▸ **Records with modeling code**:
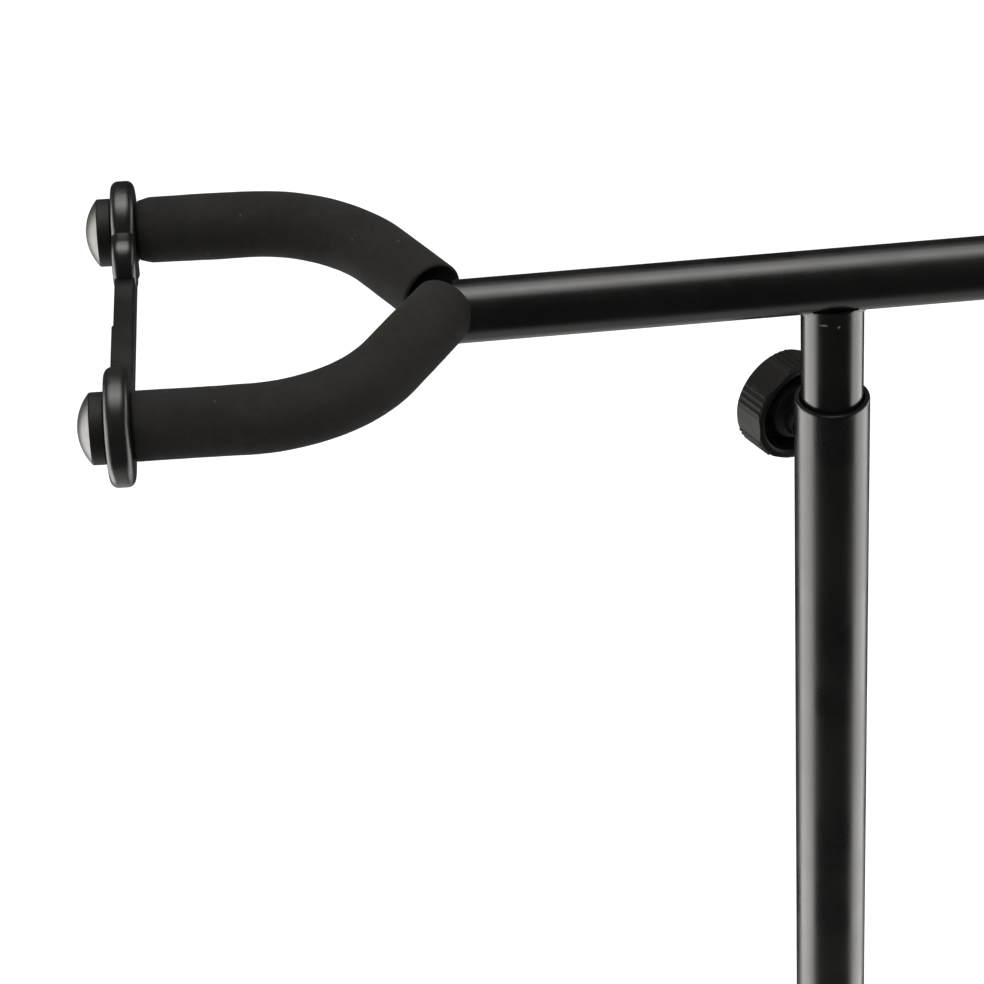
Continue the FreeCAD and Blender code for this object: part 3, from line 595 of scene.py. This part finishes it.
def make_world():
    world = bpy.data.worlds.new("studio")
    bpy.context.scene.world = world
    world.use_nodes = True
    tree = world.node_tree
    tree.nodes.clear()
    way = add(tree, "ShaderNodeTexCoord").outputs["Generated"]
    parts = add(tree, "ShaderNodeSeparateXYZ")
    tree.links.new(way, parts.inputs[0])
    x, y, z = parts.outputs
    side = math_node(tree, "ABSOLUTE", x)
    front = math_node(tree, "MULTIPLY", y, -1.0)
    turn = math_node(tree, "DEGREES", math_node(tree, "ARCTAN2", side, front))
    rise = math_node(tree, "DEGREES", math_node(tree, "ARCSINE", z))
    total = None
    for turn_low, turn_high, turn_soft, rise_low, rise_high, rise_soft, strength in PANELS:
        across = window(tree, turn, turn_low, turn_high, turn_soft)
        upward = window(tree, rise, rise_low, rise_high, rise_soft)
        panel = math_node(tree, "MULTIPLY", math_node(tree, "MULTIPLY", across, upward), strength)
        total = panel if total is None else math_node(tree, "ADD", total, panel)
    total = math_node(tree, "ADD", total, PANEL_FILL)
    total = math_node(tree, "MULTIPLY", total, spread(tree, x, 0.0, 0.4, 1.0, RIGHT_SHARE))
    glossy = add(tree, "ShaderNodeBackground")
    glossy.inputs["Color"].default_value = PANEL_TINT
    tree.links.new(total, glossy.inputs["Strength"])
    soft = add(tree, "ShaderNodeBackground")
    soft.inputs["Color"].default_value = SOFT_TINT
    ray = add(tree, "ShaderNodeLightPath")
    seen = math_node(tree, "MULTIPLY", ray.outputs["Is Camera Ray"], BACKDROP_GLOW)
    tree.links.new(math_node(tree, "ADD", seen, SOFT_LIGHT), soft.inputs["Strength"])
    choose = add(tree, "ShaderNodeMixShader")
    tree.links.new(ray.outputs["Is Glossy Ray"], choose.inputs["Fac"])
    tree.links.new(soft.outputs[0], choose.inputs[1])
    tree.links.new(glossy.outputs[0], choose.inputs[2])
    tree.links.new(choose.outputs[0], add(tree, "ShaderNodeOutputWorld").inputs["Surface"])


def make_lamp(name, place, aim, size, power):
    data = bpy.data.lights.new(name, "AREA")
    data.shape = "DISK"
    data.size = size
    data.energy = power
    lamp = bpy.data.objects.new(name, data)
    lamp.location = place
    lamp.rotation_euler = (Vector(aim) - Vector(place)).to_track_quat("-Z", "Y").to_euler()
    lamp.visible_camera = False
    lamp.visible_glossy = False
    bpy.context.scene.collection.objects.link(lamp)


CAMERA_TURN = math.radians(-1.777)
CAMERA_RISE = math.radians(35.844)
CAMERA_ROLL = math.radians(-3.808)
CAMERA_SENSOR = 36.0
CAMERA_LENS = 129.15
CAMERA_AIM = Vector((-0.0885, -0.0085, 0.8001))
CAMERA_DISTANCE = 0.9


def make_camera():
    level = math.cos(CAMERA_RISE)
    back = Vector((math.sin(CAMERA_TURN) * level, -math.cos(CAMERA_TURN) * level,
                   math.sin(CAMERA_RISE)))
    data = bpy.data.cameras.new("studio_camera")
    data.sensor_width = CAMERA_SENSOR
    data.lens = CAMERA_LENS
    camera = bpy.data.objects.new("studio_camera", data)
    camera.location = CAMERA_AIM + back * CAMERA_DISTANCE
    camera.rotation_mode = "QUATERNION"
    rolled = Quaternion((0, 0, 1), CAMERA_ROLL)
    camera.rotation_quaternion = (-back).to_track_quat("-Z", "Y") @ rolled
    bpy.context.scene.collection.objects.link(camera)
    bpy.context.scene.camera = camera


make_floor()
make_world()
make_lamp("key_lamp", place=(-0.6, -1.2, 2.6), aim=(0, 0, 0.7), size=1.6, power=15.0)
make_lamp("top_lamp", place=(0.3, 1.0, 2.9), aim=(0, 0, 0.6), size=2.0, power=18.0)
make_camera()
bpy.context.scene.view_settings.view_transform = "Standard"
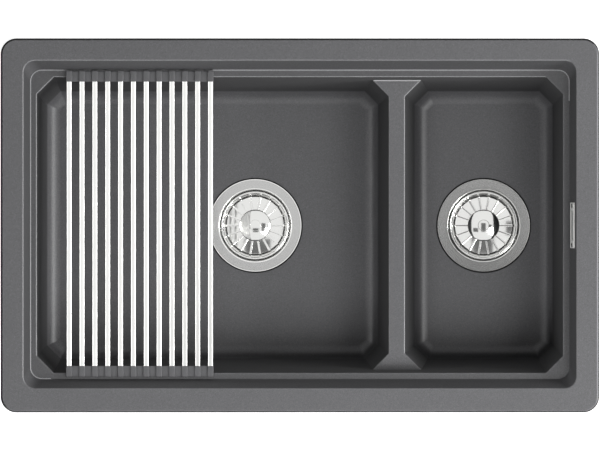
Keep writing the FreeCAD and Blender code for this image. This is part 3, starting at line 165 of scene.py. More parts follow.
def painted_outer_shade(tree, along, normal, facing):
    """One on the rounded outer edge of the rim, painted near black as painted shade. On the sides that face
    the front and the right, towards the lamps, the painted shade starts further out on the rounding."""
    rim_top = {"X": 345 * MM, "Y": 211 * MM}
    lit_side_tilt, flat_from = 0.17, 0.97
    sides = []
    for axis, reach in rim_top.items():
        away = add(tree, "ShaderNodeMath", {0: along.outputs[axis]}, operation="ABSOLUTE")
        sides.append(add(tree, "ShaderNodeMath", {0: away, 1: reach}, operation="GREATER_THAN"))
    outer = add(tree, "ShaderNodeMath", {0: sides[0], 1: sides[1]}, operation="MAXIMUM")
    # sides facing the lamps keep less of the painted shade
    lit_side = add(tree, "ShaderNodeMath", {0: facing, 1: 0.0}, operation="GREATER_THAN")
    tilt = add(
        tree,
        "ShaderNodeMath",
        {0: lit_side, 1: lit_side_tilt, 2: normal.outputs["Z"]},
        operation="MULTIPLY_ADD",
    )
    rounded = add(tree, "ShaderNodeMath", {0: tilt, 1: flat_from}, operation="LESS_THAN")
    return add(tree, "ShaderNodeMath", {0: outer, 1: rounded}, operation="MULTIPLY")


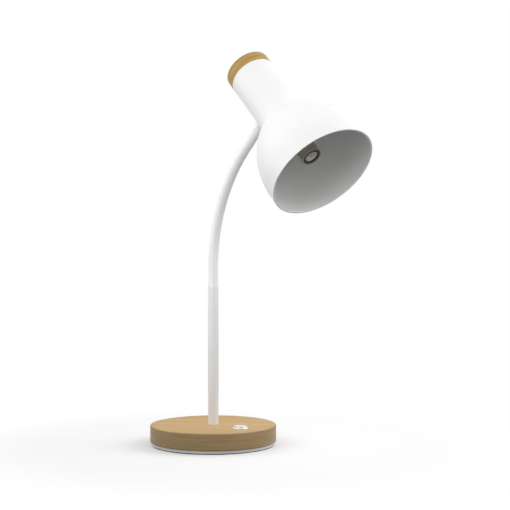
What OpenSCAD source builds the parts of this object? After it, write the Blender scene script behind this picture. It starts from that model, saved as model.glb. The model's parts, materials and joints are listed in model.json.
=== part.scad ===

▸ **INSTRUCTIONS TO FOLLOW**:
Give again, word for word, every line from the one holding "What OpenSCAD source" to the end of the data.

▸ **RESULT OF THIS EXERCISE**:
What OpenSCAD source builds the parts of this object? After it, write the Blender scene script behind this picture. It starts from that model, saved as model.glb. The model's parts, materials and joints are listed in model.json.
=== part.scad ===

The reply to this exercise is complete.